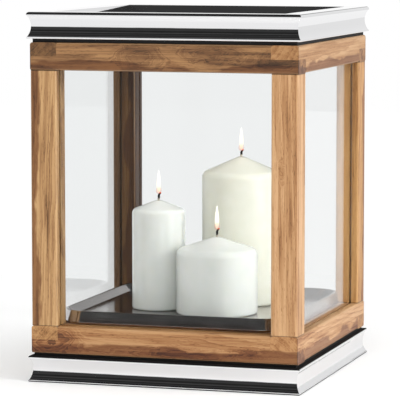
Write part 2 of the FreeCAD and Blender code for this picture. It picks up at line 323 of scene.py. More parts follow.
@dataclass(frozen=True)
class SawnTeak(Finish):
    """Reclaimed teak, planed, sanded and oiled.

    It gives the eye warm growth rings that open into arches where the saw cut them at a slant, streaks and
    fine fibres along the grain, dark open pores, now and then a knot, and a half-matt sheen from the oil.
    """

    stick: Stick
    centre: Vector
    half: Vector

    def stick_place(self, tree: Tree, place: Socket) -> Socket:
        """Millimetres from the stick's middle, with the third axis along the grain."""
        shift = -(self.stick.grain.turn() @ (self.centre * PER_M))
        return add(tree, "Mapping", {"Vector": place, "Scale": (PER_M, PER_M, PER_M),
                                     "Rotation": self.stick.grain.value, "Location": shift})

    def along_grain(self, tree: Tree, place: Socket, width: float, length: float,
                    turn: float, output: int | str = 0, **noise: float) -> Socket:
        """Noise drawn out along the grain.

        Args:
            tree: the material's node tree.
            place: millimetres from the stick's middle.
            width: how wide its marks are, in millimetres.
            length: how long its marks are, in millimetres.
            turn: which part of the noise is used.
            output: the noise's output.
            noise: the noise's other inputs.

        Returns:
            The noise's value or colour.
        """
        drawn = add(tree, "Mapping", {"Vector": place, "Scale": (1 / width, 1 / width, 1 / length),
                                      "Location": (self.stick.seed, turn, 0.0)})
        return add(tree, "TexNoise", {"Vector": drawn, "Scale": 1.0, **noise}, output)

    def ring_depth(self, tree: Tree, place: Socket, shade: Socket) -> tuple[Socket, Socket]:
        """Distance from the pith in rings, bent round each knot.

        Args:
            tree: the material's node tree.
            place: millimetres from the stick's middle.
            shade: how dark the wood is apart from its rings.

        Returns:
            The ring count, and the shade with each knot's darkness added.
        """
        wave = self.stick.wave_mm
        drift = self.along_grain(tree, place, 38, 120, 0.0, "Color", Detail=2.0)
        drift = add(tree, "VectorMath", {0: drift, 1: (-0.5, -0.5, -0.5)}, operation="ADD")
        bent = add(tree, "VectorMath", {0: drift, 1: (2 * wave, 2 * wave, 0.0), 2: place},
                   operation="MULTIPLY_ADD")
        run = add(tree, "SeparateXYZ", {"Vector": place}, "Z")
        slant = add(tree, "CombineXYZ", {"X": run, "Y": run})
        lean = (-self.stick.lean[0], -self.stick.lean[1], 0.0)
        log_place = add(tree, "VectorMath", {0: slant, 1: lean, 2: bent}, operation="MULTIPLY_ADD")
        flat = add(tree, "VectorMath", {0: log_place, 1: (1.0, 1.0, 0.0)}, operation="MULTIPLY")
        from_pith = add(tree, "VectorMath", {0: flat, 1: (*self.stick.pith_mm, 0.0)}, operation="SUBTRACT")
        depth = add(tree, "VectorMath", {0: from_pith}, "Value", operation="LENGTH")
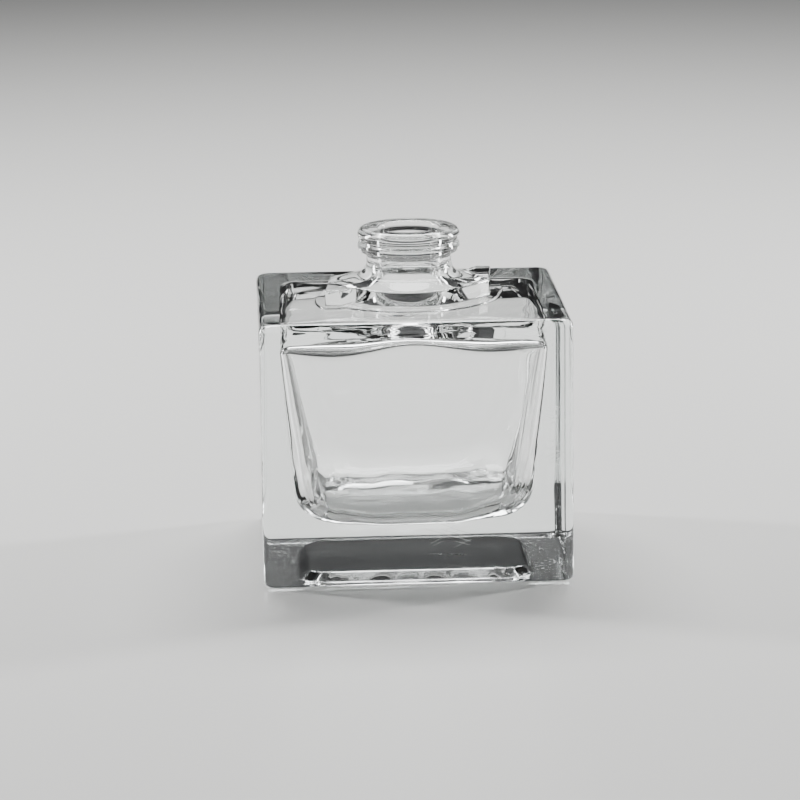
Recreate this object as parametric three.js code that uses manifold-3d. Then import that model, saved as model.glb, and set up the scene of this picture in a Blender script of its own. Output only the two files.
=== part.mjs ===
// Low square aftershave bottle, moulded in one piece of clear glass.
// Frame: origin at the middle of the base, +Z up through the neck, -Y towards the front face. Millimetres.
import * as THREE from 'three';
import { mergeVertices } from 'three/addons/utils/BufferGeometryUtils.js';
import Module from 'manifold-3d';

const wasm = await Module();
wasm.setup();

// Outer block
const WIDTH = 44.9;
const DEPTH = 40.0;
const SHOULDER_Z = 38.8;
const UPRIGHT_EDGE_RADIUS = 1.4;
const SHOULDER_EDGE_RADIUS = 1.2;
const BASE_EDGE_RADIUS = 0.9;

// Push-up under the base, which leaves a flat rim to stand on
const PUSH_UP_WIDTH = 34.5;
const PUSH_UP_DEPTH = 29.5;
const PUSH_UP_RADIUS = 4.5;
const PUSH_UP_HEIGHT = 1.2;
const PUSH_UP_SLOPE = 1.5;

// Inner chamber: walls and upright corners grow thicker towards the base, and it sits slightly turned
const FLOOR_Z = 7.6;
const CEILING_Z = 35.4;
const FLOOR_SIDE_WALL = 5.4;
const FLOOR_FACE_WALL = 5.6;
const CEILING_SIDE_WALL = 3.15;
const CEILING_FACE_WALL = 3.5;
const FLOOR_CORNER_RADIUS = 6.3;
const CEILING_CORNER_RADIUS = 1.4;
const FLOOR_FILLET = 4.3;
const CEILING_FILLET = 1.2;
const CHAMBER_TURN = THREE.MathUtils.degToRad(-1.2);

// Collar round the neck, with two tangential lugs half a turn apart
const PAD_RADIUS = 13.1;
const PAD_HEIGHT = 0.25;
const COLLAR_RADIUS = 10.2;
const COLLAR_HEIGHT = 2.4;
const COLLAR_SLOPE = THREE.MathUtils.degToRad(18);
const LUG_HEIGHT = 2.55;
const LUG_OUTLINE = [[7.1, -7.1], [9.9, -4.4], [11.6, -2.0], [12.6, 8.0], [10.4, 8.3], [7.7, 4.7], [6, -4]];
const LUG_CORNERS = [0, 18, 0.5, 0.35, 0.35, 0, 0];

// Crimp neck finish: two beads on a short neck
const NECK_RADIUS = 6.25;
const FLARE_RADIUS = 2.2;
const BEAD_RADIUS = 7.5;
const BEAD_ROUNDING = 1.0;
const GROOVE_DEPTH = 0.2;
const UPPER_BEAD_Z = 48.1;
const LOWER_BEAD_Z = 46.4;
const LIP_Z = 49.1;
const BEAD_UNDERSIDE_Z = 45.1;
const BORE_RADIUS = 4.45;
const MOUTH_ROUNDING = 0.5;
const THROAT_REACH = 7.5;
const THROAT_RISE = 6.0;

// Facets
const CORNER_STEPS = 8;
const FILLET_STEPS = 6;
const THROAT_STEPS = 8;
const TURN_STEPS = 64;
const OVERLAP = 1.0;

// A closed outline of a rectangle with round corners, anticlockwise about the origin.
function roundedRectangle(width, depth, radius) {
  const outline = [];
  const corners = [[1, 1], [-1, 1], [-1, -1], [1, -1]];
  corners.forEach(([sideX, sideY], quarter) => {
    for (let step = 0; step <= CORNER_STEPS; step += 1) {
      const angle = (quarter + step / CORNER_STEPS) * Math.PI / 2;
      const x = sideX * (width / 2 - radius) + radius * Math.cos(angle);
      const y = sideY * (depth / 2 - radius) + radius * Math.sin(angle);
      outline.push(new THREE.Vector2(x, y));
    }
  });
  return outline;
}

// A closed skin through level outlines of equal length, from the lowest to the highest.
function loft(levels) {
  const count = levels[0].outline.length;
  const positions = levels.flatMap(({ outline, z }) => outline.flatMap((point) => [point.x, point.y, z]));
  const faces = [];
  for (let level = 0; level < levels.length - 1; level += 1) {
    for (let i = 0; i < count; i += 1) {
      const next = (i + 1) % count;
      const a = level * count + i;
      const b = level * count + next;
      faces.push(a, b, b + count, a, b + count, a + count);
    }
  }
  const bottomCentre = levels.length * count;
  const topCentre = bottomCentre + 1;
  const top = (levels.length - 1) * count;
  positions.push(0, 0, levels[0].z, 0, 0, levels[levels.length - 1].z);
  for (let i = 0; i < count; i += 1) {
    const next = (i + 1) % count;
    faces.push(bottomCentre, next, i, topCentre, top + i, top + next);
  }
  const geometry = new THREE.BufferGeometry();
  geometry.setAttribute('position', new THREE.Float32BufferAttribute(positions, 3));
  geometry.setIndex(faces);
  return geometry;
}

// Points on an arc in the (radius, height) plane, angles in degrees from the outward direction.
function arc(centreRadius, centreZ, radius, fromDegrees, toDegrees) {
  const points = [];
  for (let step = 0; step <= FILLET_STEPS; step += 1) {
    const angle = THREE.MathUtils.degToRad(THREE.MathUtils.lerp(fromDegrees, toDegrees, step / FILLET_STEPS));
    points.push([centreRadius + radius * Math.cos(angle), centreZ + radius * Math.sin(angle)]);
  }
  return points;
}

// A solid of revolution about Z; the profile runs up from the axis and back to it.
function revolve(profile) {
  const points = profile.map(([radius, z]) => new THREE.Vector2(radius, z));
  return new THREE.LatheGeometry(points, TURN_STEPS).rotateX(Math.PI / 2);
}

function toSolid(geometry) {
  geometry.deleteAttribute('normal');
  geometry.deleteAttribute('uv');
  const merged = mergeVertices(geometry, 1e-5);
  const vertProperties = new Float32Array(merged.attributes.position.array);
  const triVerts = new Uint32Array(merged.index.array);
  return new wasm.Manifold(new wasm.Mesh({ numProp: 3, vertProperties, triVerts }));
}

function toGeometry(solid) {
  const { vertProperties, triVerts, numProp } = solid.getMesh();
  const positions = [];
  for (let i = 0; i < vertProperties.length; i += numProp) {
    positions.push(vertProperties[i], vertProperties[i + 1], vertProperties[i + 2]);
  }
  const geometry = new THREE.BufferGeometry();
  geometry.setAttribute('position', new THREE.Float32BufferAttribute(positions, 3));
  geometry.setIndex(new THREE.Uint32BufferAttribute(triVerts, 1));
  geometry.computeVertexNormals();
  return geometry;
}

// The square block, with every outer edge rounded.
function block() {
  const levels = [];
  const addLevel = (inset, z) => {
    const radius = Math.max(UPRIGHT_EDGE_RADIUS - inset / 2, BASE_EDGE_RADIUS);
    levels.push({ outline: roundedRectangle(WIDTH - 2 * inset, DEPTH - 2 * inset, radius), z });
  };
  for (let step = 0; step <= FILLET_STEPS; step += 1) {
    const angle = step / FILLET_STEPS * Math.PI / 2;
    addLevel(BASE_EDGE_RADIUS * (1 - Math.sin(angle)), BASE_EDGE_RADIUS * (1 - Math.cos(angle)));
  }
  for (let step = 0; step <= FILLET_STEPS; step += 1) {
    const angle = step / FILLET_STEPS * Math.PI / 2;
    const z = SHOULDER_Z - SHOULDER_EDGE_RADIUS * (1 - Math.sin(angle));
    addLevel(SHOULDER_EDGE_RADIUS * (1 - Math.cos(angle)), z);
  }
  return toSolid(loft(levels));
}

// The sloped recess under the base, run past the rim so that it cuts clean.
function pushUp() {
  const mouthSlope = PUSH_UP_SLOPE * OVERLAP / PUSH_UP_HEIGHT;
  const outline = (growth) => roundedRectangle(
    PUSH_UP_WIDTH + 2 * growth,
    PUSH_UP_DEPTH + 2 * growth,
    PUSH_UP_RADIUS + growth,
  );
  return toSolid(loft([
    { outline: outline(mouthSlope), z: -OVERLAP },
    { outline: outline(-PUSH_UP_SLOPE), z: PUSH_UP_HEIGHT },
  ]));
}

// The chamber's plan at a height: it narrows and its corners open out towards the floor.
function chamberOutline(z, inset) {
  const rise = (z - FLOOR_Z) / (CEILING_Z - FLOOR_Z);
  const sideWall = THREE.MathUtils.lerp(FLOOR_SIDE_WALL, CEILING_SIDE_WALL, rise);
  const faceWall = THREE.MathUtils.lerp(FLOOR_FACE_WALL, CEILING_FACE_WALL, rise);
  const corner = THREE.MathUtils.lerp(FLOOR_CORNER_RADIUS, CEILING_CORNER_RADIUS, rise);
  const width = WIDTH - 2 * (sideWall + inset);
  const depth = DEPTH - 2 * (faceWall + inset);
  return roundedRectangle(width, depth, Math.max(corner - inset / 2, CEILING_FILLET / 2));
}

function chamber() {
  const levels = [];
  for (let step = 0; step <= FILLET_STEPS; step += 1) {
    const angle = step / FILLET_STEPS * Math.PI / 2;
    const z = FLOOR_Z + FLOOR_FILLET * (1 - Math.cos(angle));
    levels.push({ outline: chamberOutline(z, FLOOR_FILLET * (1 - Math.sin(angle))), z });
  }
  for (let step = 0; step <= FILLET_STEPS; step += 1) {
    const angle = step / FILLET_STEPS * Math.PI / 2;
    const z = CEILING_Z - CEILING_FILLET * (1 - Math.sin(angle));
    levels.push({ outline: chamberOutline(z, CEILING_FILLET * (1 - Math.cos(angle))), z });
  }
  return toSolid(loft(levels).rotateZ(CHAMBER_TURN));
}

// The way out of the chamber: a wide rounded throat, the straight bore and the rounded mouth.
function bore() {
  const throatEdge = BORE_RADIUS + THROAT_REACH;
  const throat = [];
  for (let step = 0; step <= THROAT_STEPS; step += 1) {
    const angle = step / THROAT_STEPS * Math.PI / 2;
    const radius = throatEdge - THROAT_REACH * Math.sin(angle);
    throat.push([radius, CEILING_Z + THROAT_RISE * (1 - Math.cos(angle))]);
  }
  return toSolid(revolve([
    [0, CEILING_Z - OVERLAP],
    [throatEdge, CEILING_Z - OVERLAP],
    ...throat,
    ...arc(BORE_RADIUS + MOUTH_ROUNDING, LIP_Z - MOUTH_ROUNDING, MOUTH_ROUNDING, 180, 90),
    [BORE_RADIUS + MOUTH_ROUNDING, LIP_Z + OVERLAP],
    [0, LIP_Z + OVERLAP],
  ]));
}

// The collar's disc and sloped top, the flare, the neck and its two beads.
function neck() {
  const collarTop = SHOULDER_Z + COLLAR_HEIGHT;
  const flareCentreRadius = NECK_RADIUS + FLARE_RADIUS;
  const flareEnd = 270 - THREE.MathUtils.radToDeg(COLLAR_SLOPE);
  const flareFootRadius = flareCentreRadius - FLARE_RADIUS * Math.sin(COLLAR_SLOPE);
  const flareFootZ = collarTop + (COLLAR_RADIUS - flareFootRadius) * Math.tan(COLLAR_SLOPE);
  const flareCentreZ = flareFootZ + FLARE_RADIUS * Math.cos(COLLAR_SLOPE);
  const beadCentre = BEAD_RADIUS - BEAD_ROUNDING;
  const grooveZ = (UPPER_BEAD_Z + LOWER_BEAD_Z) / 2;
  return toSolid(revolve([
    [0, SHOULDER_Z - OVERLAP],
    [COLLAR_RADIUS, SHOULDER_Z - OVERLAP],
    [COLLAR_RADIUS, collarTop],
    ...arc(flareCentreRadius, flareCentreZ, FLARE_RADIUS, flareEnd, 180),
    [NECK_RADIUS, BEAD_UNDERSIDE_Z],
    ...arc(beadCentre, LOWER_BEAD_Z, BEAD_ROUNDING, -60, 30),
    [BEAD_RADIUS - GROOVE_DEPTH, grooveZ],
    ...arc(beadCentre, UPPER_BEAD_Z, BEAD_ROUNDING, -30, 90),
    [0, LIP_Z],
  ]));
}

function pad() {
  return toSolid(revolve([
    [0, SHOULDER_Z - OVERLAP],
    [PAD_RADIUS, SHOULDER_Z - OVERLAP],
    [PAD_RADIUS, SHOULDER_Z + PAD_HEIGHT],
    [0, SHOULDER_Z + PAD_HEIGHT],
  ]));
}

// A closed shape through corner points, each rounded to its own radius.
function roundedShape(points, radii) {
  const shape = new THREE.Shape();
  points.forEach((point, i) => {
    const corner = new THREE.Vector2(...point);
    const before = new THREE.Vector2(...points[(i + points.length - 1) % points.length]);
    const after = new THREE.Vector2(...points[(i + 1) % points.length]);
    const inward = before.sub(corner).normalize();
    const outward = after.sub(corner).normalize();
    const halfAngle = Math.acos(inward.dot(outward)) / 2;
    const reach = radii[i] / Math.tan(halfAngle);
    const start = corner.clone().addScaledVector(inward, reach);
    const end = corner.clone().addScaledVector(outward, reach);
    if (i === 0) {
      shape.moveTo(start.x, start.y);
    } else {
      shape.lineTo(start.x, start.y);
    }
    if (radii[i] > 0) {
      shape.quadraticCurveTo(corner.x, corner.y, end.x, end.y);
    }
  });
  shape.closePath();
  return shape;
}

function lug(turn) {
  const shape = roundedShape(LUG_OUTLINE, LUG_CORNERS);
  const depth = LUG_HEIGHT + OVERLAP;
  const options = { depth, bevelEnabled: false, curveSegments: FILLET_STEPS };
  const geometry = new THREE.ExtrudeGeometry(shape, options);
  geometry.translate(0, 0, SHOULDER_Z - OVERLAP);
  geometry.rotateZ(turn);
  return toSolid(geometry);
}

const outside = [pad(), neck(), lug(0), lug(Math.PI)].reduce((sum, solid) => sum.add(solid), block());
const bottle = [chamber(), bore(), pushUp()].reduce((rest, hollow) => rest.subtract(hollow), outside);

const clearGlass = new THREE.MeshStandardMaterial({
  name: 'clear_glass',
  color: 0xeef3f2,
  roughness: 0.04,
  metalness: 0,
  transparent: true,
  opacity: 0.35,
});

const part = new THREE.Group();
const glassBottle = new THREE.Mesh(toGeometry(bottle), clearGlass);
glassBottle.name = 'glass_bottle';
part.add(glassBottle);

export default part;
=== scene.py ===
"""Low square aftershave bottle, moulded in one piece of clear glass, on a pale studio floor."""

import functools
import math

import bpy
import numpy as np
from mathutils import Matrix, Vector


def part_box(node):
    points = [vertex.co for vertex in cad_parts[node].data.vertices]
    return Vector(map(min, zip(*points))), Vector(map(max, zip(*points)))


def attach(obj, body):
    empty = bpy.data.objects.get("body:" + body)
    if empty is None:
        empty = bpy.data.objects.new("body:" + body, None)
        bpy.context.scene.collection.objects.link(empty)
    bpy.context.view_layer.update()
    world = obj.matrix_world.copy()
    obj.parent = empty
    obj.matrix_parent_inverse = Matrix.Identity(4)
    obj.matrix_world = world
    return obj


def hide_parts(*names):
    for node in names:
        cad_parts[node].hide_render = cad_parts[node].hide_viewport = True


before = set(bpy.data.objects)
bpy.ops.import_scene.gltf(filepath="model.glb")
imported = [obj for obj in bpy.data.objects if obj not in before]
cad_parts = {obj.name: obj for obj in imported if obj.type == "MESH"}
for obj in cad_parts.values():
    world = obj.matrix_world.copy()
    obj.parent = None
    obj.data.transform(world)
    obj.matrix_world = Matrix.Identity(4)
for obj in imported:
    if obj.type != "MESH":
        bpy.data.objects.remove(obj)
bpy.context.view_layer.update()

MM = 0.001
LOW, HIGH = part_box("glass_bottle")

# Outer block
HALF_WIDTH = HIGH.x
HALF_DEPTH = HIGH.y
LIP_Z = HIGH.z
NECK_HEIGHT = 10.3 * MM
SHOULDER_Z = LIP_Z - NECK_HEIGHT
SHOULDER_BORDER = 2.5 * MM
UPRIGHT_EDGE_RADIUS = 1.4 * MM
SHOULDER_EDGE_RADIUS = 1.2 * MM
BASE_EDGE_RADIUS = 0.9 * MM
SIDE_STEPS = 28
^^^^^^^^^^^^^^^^
• EXERCISE:
Return the entries above unchanged, starting at the first line and stopping after the line with "half: Vector".

• FULL ANSWER:
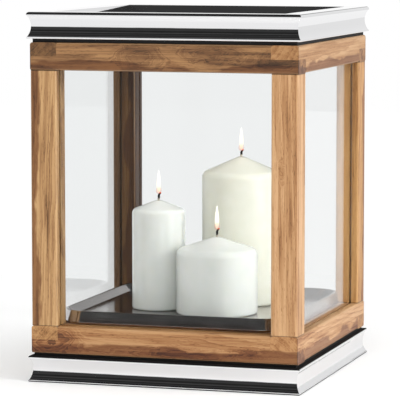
Write part 2 of the FreeCAD and Blender code for this picture. It picks up at line 323 of scene.py. More parts follow.
@dataclass(frozen=True)
class SawnTeak(Finish):
    """Reclaimed teak, planed, sanded and oiled.

    It gives the eye warm growth rings that open into arches where the saw cut them at a slant, streaks and
    fine fibres along the grain, dark open pores, now and then a knot, and a half-matt sheen from the oil.
    """

    stick: Stick
    centre: Vector
    half: Vector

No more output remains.